The shop's apparent display faux pas was not the only one to make headlines.
A pair of stuffed polar bears re-arranged in a compromising position also shocked shoppers on the Isle of Man, giving - as one person quipped 0 "new meaning to riding the Polar Express".
Meanwhile, on Oxford Street in London, a major retailer scrapped using fake snow after the store ended up resembling a "foam party", says Mr Neilly.
"[It] had to be mopped out by store staff on an hourly basis."

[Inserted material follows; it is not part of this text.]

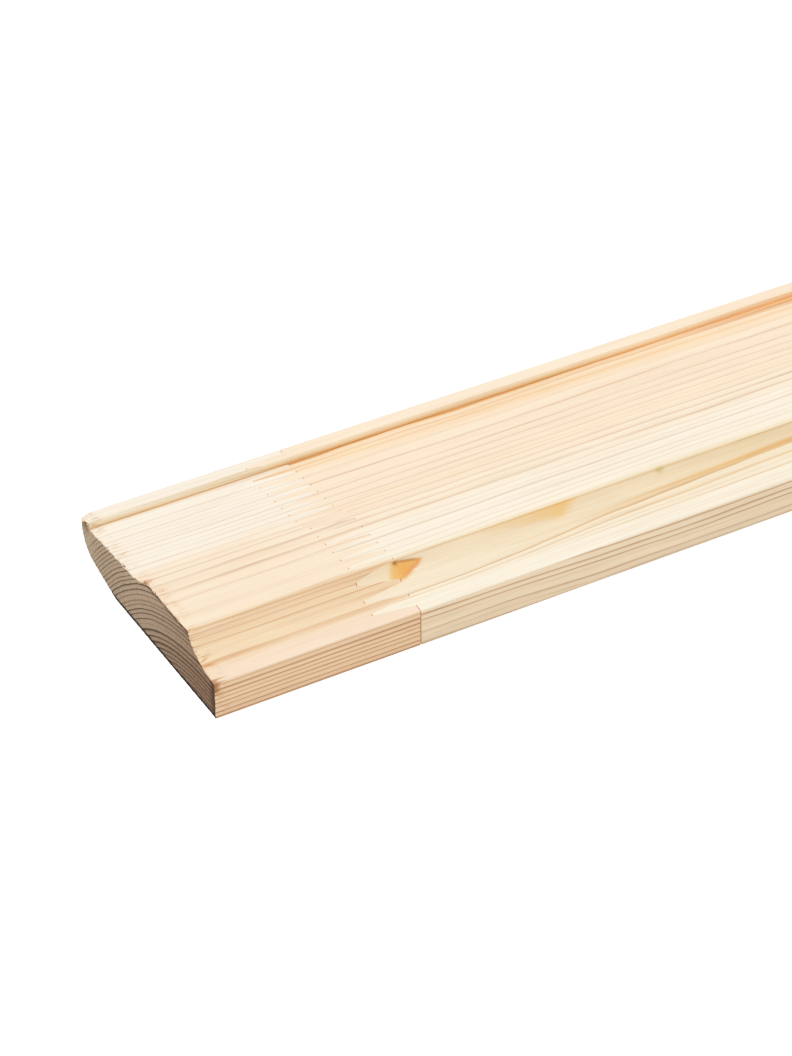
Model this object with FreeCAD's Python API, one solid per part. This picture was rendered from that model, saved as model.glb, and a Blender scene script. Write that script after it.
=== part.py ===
import FreeCAD, Part
import math
import os

# One length of softwood skirting board, glued up from staves by finger joints and then moulded.
# It lies on its flat back. X runs along the length, Y across the width and Z through the thickness.
# The toe, which stands on the floor of a room, is the edge at low Y, and the thin lip is at high Y.
# The origin is under the middle of the board, in the plane of the back. Sizes are millimetres.

# Overall sizes
length = 2400.0
width = 70.0
thickness = 17.0

# Toe side of the section: a band that rises a little, and a cove that climbs from it to the crest
toe_thickness = 10.1
toe_band_width = 4.4
toe_band_rise = 0.6
cove_width = 8.0
cove_radius = 12.5
crest_fillet_height = 0.5

# Raised flat behind the crest, and the hollow sweep that falls from it to the sunk field
raised_flat_width = 22.9
step_height = 0.8
sweep_width = 7.7
sweep_radius = 22.0
field_start_thickness = 14.1
field_end_thickness = 12.6

# Lip along the thin edge
lip_width = 4.2
lip_lean = 0.1
lip_thickness = 14.3

# Back of the thin edge, which is bevelled and rounded
back_bevel_width = 17.5
back_bevel_angle = 16.7
back_round_radius = 8.0

# Softened long corners
arris_radius = 0.4

# Finger joints, cut through the whole thickness so that the fingers show on the moulded face
finger_length = 11.2
finger_pitch = 3.7
finger_tip_width = 0.6
finger_tip_gap = 0.3
toe_finger_width = 2.2
least_edge_finger = 0.6

# Distance from one joint to the next, from the first end, and the shortest last stave
stave_lengths = [48.9, 470.0, 330.0, 560.0, 410.0]
least_last_stave = 60.0


def point(across, up):
    """A point of the section, from the toe edge and the back, in the board's own frame."""
    return FreeCAD.Vector(0.0, across - width / 2.0, up)


def line(start, end):
    return Part.LineSegment(start, end).toShape()


def corner_arc(start, end, corner):
    """A quarter round from start to end whose tangents meet at the corner."""
    centre = start + end - corner
    middle = centre + (corner - centre).normalize() * start.distanceToPoint(centre)
    return Part.Arc(start, middle, end).toShape()


def hollow_arc(start, end, radius):
    """An arc of the given radius from start to end that sags into the wood below its chord."""
    chord = end - start
    sag = radius - math.sqrt(radius ** 2 - (chord.Length / 2.0) ** 2)
    into_wood = FreeCAD.Vector(0.0, chord.z, -chord.y).normalize()
    return Part.Arc(start, (start + end) * 0.5 + into_wood * sag, end).toShape()


def toe_edges():
    """From the back of the toe up its edge, over the band and up the cove to the crest."""
    crest = toe_band_width + cove_width
    edge_top = point(0.0, toe_thickness - arris_radius)
    band_start = point(arris_radius, toe_thickness)
    band_end = point(toe_band_width, toe_thickness + toe_band_rise)
    cove_end = point(crest, thickness - crest_fillet_height)
    crest_side = point(crest, thickness - arris_radius)
    crest_top = point(crest + arris_radius, thickness)
    return [
        line(point(0.0, 0.0), edge_top),
        corner_arc(edge_top, band_start, point(0.0, toe_thickness)),
        line(band_start, band_end),
        hollow_arc(band_end, cove_end, cove_radius),
        line(cove_end, crest_side),
        corner_arc(crest_side, crest_top, point(crest, thickness)),
    ]


def face_edges():
    """Across the raised flat, down the sweep and over the field to the foot of the lip."""
    crest = toe_band_width + cove_width
    flat_end = crest + raised_flat_width
    flat_top = point(flat_end - arris_radius, thickness)
    flat_side = point(flat_end, thickness - arris_radius)
    sweep_start = point(flat_end, thickness - step_height)
    field_start = point(flat_end + sweep_width, field_start_thickness)
    return [
        line(point(crest + arris_radius, thickness), flat_top),
        corner_arc(flat_top, flat_side, point(flat_end, thickness)),
        line(flat_side, sweep_start),
        hollow_arc(sweep_start, field_start, sweep_radius),
        line(field_start, point(width - lip_width, field_end_thickness)),
    ]


def lip_edges():
    """Up the lip, over its top and round its back to the flat of the back."""
    bevel = math.radians(back_bevel_angle)
    corner_height = back_bevel_width * math.tan(bevel)
    turn = math.pi / 2.0 - bevel
    reach = back_round_radius * math.tan(turn / 2.0)
    lip_foot = point(width - lip_width, field_end_thickness)
    lip_shoulder = point(width - lip_width + lip_lean, lip_thickness)
    lip_top = point(width - arris_radius, lip_thickness)
    lip_side = point(width, lip_thickness - arris_radius)
    round_top = point(width, corner_height + reach)
    round_middle = point(
        width - back_round_radius * (1.0 - math.cos(turn / 2.0)),
        corner_height + reach - back_round_radius * math.sin(turn / 2.0),
    )
    round_foot = point(width - reach * math.cos(bevel), corner_height - reach * math.sin(bevel))
    bevel_foot = point(width - back_bevel_width, 0.0)
    return [
        line(lip_foot, lip_shoulder),
        line(lip_shoulder, lip_top),
        corner_arc(lip_top, lip_side, point(width, lip_thickness)),
        line(lip_side, round_top),
        Part.Arc(round_top, round_middle, round_foot).toShape(),
        line(round_foot, bevel_foot),
        line(bevel_foot, point(0.0, 0.0)),
    ]


def section_face():
    """The moulded section, in the plane X = 0."""
    return Part.Face(Part.Wire(toe_edges() + face_edges() + lip_edges()))


def joint_places():
    """Where the joints stand along the board, measured from its first end."""
    places = []
    reached = 0.0
    for stave_length in stave_lengths:
        reached += stave_length
        if reached + least_last_stave <= length:
            places.append(reached)
    return places


def finger_centres():
    """Where the right-hand stave's fingers stand across the board, from the toe edge."""
    first = toe_finger_width + finger_pitch / 2.0 - finger_tip_width / 2.0
    far_side = first + finger_pitch / 2.0 - finger_tip_width / 2.0 + least_edge_finger
    count = 1 + int((width - far_side) // finger_pitch)
    return [first + number * finger_pitch for number in range(count)]


def finger_line(joint, left_tip_gap, right_tip_gap):
    """The zigzag of a joint in plan. The fingers of either stave may stop short of the full depth."""
    low = joint - finger_length / 2.0
    flare = (finger_pitch / 2.0 - finger_tip_width) / finger_length
    tip_x = low + right_tip_gap
    root_x = low + finger_length - left_tip_gap
    tip_half = finger_tip_width / 2.0 + (tip_x - low) * flare
    root_half = finger_tip_width / 2.0 + (root_x - low) * flare
    corners = [(root_x, -width)]
    for centre in finger_centres():
        corners.append((root_x, centre - root_half))
        corners.append((tip_x, centre - tip_half))
        corners.append((tip_x, centre + tip_half))
        corners.append((root_x, centre + root_half))
    corners.append((root_x, 2.0 * width))
    return corners


def square_line(place):
    """A plain sawn end in plan."""
    return [(place, -width), (place, 2.0 * width)]


def stave(left_line, right_line):
    """One stave: the moulded section between two plan lines."""
    outline = left_line + right_line[::-1]
    low = min(x for x, y in outline)
    high = max(x for x, y in outline)
    bar = section_face().extrude(FreeCAD.Vector(high - low, 0.0, 0.0))
    bar.translate(FreeCAD.Vector(low - length / 2.0, 0.0, 0.0))
    corners = [
        FreeCAD.Vector(x - length / 2.0, y - width / 2.0, -thickness) for x, y in outline
    ]
    plan = Part.Face(Part.makePolygon(corners + corners[:1]))
    return bar.common(plan.extrude(FreeCAD.Vector(0.0, 0.0, 3.0 * thickness)))


def board():
    """All the staves, from the first end to the last."""
    left_lines = [square_line(0.0)]
    right_lines = []
    for joint in joint_places():
        right_lines.append(finger_line(joint, finger_tip_gap, 0.0))
        left_lines.append(finger_line(joint, 0.0, finger_tip_gap))
    right_lines.append(square_line(length))
    return [stave(left, right) for left, right in zip(left_lines, right_lines)]


os.makedirs("parts", exist_ok=True)
for number, piece in enumerate(board(), start=1):
    piece.Solids[0].exportStep(f"parts/stave_{number}.step")
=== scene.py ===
import math
import random
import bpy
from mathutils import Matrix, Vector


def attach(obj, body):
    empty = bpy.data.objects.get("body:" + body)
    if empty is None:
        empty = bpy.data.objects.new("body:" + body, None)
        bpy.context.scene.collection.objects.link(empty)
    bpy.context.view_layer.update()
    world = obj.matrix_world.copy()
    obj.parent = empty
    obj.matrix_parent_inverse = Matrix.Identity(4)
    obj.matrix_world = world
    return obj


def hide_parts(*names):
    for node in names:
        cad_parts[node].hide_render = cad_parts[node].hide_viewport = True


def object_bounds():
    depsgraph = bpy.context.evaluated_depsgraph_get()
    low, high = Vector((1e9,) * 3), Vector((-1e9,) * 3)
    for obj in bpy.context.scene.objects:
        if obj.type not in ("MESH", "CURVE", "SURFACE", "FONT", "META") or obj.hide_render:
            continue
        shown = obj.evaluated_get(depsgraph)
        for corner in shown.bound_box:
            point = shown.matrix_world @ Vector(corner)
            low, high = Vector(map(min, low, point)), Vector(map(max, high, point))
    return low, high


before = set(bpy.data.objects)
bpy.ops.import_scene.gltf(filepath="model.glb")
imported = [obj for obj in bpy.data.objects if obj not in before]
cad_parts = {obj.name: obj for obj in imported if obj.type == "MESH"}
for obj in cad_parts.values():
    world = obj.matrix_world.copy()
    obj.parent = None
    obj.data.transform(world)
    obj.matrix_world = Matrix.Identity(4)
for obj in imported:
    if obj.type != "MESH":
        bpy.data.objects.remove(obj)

from types import SimpleNamespace

import bmesh
import bpy
from bpy.props import FloatProperty, FloatVectorProperty, IntProperty, PointerProperty
from mathutils import Matrix, Vector, kdtree, noise

bl_info = {
    "name": "Finger-jointed skirting board",
    "version": (1, 0, 0),
    "blender": (4, 5, 0),
    "location": "3D View > Sidebar > Skirting",
    "description": "Dresses a length of pine skirting board with its grain, knot and torn saw cuts",
    "category": "Object",
}

BOARD_LOW, BOARD_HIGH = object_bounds()
MILLIMETRE = 0.001
WIDTH = (BOARD_HIGH.y - BOARD_LOW.y) / MILLIMETRE
THICKNESS = (BOARD_HIGH.z - BOARD_LOW.z) / MILLIMETRE

# The staves' nodes, from the end that the camera sees
STAVES = sorted(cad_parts)

# Places on the moulded section, in millimetres from the toe edge, and heights from the back
COVE_START = 4.4
CREST = 12.4
LIP = 65.8
TOE_TOP = 10.1
LIP_FOOT = 12.6
LIP_TOP = 14.3

# A point that is nearer to a plane than this lies in it.
IN_PLANE = 0.01 * MILLIMETRE

# Each dark growth ring of the first stave: how far it stands from the pith in millimetres, how dark
# it is, and how much resin browns it. The rings are narrow in the toe and fade towards the lip.
FIRST_STAVE_RINGS = [
    (44.5, 0.9, 0.9), (45.8, 0.95, 0.9), (47.0, 1.0, 0.9), (48.4, 0.95, 0.9), (49.65, 0.85, 0.9),
    (50.75, 0.85, 0.9), (52.0, 1.0, 0.9), (53.5, 1.0, 0.9), (54.7, 0.8, 0.8), (56.4, 0.75, 0.8),
    (57.6, 0.15, 0.6), (58.9, 0.85, 0.7), (60.3, 0.75, 0.5), (61.4, 0.5, 0.4), (62.5, 0.55, 0.3),
    (63.6, 0.25, 0.2), (64.9, 0.45, 0.2), (66.2, 0.65, 0.2), (67.6, 0.65, 0.2), (68.7, 0.6, 0.2),
    (69.6, 0.5, 0.2), (70.8, 0.65, 0.2), (71.9, 0.6, 0.1), (72.8, 0.5, 0.1), (73.7, 0.7, 0.1),
    (74.7, 0.75, 0.1), (75.7, 0.35, 0.1), (76.6, 0.5, 0.1), (77.5, 0.35, 0.1), (78.4, 0.65, 0.1),
    (79.5, 0.3, 0.1), (80.4, 0.6, 0.1), (81.6, 0.3, 0.2), (82.9, 0.4, 0.4), (83.75, 0.5, 0.8),
    (85.6, 0.15, 0.3), (86.5, 0.25, 0.2), (87.6, 0.15, 0.2), (89.0, 0.2, 0.2),
]

# The second stave's rings lie wide apart under the field and close together in the cove and toe.
SECOND_STAVE_RINGS = [
    (47.2, 0.2, 0.4), (48.7, 0.95, 1.0), (49.1, 0.35, 0.9), (51.0, 0.3, 0.5), (52.5, 0.7, 0.5),
    (54.8, 0.65, 0.4), (56.3, 0.5, 0.2), (57.9, 0.65, 0.1), (59.6, 0.7, 0.1), (61.2, 0.5, 0.1),
    (62.8, 0.65, 0.2), (65.4, 0.55, 0.2), (66.9, 0.5, 0.2), (68.3, 0.65, 0.3), (70.1, 0.7, 0.3),
    (71.7, 0.55, 0.1), (72.8, 0.55, 0.1), (74.0, 0.75, 0.1), (75.1, 0.25, 0.0), (76.2, 0.45, 0.0),
    (77.4, 0.6, 0.0), (78.5, 0.55, 0.1), (79.8, 0.1, 0.3), (81.4, 1.0, 0.86), (82.3, 0.75, 0.7),
    (83.0, 0.4, 0.5), (83.7, 0.7, 0.85), (84.8, 0.35, 0.8), (85.4, 1.0, 0.85), (86.2, 1.0, 0.85),
    (87.1, 1.0, 0.85), (88.3, 0.6, 0.8),
]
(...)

The windows of Christmas past
Macy's in New York is said to have pioneered the tradition of the Christmas window in the 1870s
Although the animations in the window displays of the grands magasins in Paris are said to have inspired Fenwick
Le Bon Marché's first Christmas window was in 1893 - later followed by Printemps, Galeries Lafayette and Bazar de l'Hôtel de Ville
The first Harvey Nichols Christmas windows were installed in the 1890s
It is not known when Harrods started doing Christmas windows, but one of the earliest was in 1931, featuring a tableau of the Old Woman Who Lived in a Shoe
With increasing pressure to improve on last year's display - and competition to attract shoppers to the High Street tougher than ever - perhaps it is to be expected that experimentation might occasionally lead to unintended results.
So how can success be guaranteed? Lighting, for one, is key to a display, according to Mr Neilly.
"The use of neon and faux neon has been on the rise, as it can be extremely adaptable to traditional and also very modern schemes," he adds.
It has certainly worked for Harrods, whose 12,000 exterior light bulbs added as a decoration in 1959 became so popular that they made them a permanent fixture.
"I think lots of stores try to totally modernise and rewrite Christmas, and it doesn't need to be rewritten," advises Mr Wells-Greco.
"Christmas is Christmas - you just need to make it relatable to everyone."